──────── Data shown

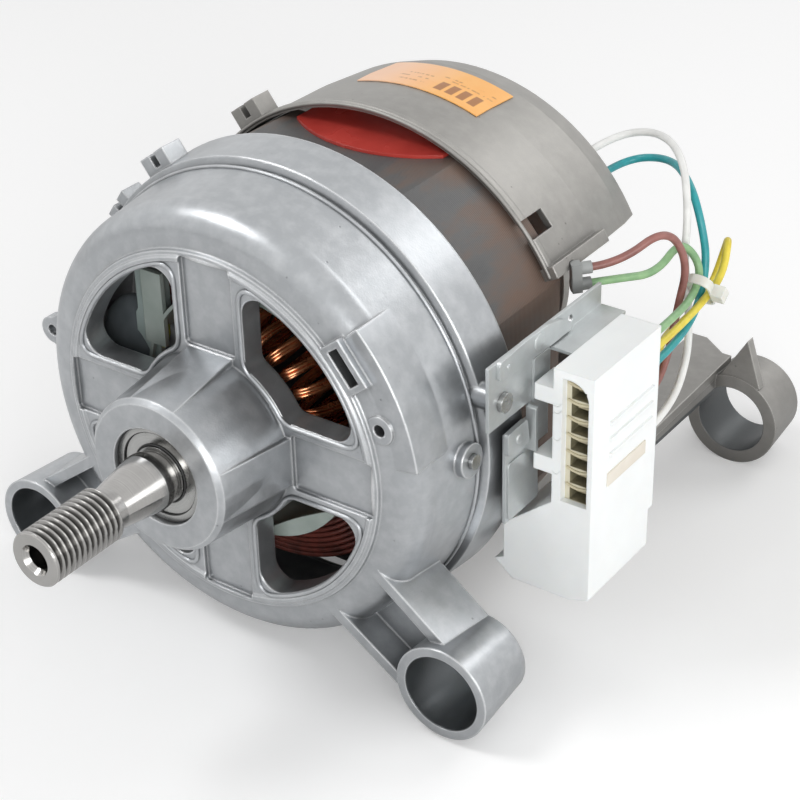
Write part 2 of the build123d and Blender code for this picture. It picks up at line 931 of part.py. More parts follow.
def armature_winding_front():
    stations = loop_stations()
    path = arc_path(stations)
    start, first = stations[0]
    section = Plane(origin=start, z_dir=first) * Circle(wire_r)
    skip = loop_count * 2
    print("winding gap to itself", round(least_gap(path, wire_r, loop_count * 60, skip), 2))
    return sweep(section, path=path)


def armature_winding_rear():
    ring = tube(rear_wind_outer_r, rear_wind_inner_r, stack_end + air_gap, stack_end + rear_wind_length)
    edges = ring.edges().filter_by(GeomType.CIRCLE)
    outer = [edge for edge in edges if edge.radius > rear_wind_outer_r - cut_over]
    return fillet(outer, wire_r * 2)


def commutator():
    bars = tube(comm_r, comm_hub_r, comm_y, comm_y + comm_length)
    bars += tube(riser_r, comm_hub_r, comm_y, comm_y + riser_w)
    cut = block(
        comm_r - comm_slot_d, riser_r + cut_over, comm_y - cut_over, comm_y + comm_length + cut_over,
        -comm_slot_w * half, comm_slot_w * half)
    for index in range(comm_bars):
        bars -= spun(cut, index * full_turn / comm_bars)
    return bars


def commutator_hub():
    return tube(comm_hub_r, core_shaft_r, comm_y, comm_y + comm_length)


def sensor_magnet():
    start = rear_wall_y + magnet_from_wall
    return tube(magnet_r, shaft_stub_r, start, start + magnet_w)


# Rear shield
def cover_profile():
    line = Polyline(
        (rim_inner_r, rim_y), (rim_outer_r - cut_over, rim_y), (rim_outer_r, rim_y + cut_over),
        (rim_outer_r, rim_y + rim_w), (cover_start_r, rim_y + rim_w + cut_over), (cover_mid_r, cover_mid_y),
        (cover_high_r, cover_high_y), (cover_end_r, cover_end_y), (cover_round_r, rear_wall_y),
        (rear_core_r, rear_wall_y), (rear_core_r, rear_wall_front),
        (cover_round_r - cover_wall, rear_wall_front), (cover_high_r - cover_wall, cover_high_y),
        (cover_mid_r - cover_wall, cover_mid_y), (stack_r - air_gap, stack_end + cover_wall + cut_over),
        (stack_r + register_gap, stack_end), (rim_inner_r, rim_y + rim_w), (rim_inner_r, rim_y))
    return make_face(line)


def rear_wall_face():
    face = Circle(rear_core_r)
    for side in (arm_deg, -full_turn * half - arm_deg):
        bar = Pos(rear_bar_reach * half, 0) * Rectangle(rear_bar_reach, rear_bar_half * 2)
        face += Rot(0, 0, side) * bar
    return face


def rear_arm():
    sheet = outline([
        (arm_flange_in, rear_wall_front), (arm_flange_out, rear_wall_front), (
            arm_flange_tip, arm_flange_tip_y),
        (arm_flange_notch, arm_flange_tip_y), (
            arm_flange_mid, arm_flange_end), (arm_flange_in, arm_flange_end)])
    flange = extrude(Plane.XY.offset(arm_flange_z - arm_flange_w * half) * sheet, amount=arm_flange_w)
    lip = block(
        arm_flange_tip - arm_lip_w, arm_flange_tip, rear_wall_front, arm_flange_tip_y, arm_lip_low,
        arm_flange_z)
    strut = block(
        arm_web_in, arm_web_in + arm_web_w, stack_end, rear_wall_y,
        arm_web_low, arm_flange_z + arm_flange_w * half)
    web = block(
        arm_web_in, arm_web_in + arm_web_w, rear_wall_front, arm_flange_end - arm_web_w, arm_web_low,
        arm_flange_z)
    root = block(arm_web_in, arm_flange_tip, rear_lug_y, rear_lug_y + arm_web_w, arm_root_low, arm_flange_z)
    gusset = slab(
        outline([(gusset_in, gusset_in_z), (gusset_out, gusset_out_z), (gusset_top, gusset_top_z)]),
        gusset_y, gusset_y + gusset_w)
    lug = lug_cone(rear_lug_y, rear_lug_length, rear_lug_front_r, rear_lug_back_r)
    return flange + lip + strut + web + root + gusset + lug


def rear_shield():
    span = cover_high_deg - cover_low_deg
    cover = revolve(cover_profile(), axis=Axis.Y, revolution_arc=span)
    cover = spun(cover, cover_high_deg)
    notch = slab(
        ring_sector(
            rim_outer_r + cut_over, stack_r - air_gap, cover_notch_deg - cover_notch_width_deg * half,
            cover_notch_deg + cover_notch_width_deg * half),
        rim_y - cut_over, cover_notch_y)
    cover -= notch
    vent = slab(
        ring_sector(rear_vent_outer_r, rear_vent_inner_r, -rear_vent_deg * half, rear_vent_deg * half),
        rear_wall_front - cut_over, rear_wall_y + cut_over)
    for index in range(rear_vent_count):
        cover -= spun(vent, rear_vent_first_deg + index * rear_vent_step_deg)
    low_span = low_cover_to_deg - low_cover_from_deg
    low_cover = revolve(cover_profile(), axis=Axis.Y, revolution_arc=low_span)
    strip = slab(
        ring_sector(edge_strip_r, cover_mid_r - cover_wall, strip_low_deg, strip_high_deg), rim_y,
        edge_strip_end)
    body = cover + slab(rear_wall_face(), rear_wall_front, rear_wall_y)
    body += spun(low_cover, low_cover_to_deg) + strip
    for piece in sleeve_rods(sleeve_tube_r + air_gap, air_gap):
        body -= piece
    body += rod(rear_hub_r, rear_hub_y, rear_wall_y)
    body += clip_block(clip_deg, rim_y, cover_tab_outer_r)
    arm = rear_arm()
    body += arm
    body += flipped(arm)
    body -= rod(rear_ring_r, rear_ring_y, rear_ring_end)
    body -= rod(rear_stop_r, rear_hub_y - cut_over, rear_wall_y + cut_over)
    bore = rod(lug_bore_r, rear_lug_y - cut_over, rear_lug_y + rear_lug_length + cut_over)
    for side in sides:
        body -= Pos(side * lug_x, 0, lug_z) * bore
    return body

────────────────

Aim
Write out the data exactly as it stands.

Expected output
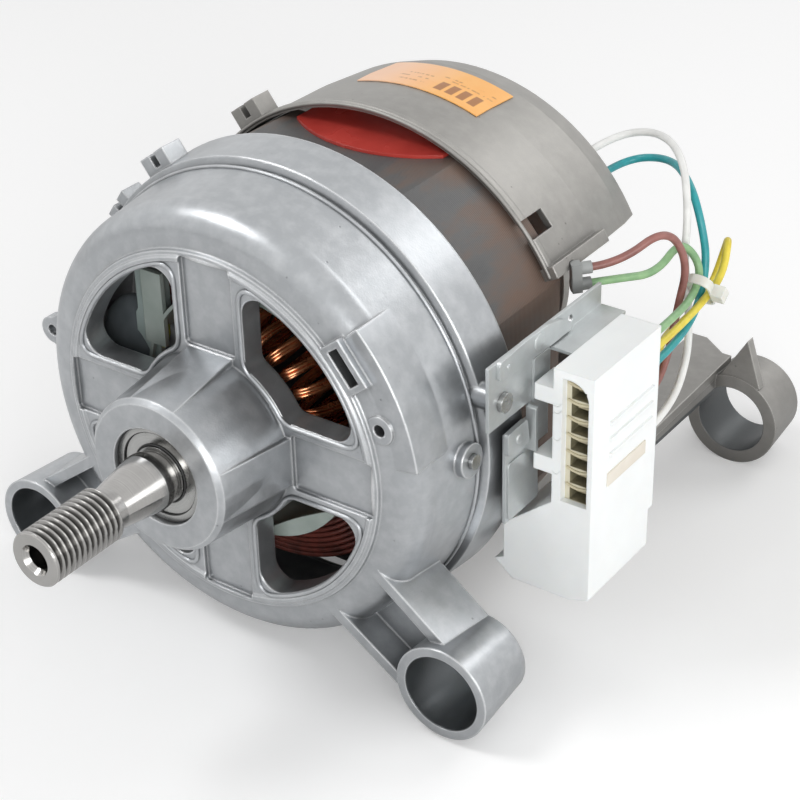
Write part 2 of the build123d and Blender code for this picture. It picks up at line 931 of part.py. More parts follow.
def armature_winding_front():
    stations = loop_stations()
    path = arc_path(stations)
    start, first = stations[0]
    section = Plane(origin=start, z_dir=first) * Circle(wire_r)
    skip = loop_count * 2
    print("winding gap to itself", round(least_gap(path, wire_r, loop_count * 60, skip), 2))
    return sweep(section, path=path)


def armature_winding_rear():
    ring = tube(rear_wind_outer_r, rear_wind_inner_r, stack_end + air_gap, stack_end + rear_wind_length)
    edges = ring.edges().filter_by(GeomType.CIRCLE)
    outer = [edge for edge in edges if edge.radius > rear_wind_outer_r - cut_over]
    return fillet(outer, wire_r * 2)


def commutator():
    bars = tube(comm_r, comm_hub_r, comm_y, comm_y + comm_length)
    bars += tube(riser_r, comm_hub_r, comm_y, comm_y + riser_w)
    cut = block(
        comm_r - comm_slot_d, riser_r + cut_over, comm_y - cut_over, comm_y + comm_length + cut_over,
        -comm_slot_w * half, comm_slot_w * half)
    for index in range(comm_bars):
        bars -= spun(cut, index * full_turn / comm_bars)
    return bars


def commutator_hub():
    return tube(comm_hub_r, core_shaft_r, comm_y, comm_y + comm_length)


def sensor_magnet():
    start = rear_wall_y + magnet_from_wall
    return tube(magnet_r, shaft_stub_r, start, start + magnet_w)


# Rear shield
def cover_profile():
    line = Polyline(
        (rim_inner_r, rim_y), (rim_outer_r - cut_over, rim_y), (rim_outer_r, rim_y + cut_over),
        (rim_outer_r, rim_y + rim_w), (cover_start_r, rim_y + rim_w + cut_over), (cover_mid_r, cover_mid_y),
        (cover_high_r, cover_high_y), (cover_end_r, cover_end_y), (cover_round_r, rear_wall_y),
        (rear_core_r, rear_wall_y), (rear_core_r, rear_wall_front),
        (cover_round_r - cover_wall, rear_wall_front), (cover_high_r - cover_wall, cover_high_y),
        (cover_mid_r - cover_wall, cover_mid_y), (stack_r - air_gap, stack_end + cover_wall + cut_over),
        (stack_r + register_gap, stack_end), (rim_inner_r, rim_y + rim_w), (rim_inner_r, rim_y))
    return make_face(line)


def rear_wall_face():
    face = Circle(rear_core_r)
    for side in (arm_deg, -full_turn * half - arm_deg):
        bar = Pos(rear_bar_reach * half, 0) * Rectangle(rear_bar_reach, rear_bar_half * 2)
        face += Rot(0, 0, side) * bar
    return face


def rear_arm():
    sheet = outline([
        (arm_flange_in, rear_wall_front), (arm_flange_out, rear_wall_front), (
            arm_flange_tip, arm_flange_tip_y),
        (arm_flange_notch, arm_flange_tip_y), (
            arm_flange_mid, arm_flange_end), (arm_flange_in, arm_flange_end)])
    flange = extrude(Plane.XY.offset(arm_flange_z - arm_flange_w * half) * sheet, amount=arm_flange_w)
    lip = block(
        arm_flange_tip - arm_lip_w, arm_flange_tip, rear_wall_front, arm_flange_tip_y, arm_lip_low,
        arm_flange_z)
    strut = block(
        arm_web_in, arm_web_in + arm_web_w, stack_end, rear_wall_y,
        arm_web_low, arm_flange_z + arm_flange_w * half)
    web = block(
        arm_web_in, arm_web_in + arm_web_w, rear_wall_front, arm_flange_end - arm_web_w, arm_web_low,
        arm_flange_z)
    root = block(arm_web_in, arm_flange_tip, rear_lug_y, rear_lug_y + arm_web_w, arm_root_low, arm_flange_z)
    gusset = slab(
        outline([(gusset_in, gusset_in_z), (gusset_out, gusset_out_z), (gusset_top, gusset_top_z)]),
        gusset_y, gusset_y + gusset_w)
    lug = lug_cone(rear_lug_y, rear_lug_length, rear_lug_front_r, rear_lug_back_r)
    return flange + lip + strut + web + root + gusset + lug


def rear_shield():
    span = cover_high_deg - cover_low_deg
    cover = revolve(cover_profile(), axis=Axis.Y, revolution_arc=span)
    cover = spun(cover, cover_high_deg)
    notch = slab(
        ring_sector(
            rim_outer_r + cut_over, stack_r - air_gap, cover_notch_deg - cover_notch_width_deg * half,
            cover_notch_deg + cover_notch_width_deg * half),
        rim_y - cut_over, cover_notch_y)
    cover -= notch
    vent = slab(
        ring_sector(rear_vent_outer_r, rear_vent_inner_r, -rear_vent_deg * half, rear_vent_deg * half),
        rear_wall_front - cut_over, rear_wall_y + cut_over)
    for index in range(rear_vent_count):
        cover -= spun(vent, rear_vent_first_deg + index * rear_vent_step_deg)
    low_span = low_cover_to_deg - low_cover_from_deg
    low_cover = revolve(cover_profile(), axis=Axis.Y, revolution_arc=low_span)
    strip = slab(
        ring_sector(edge_strip_r, cover_mid_r - cover_wall, strip_low_deg, strip_high_deg), rim_y,
        edge_strip_end)
    body = cover + slab(rear_wall_face(), rear_wall_front, rear_wall_y)
    body += spun(low_cover, low_cover_to_deg) + strip
    for piece in sleeve_rods(sleeve_tube_r + air_gap, air_gap):
        body -= piece
    body += rod(rear_hub_r, rear_hub_y, rear_wall_y)
    body += clip_block(clip_deg, rim_y, cover_tab_outer_r)
    arm = rear_arm()
    body += arm
    body += flipped(arm)
    body -= rod(rear_ring_r, rear_ring_y, rear_ring_end)
    body -= rod(rear_stop_r, rear_hub_y - cut_over, rear_wall_y + cut_over)
    bore = rod(lug_bore_r, rear_lug_y - cut_over, rear_lug_y + rear_lug_length + cut_over)
    for side in sides:
        body -= Pos(side * lug_x, 0, lug_z) * bore
    return body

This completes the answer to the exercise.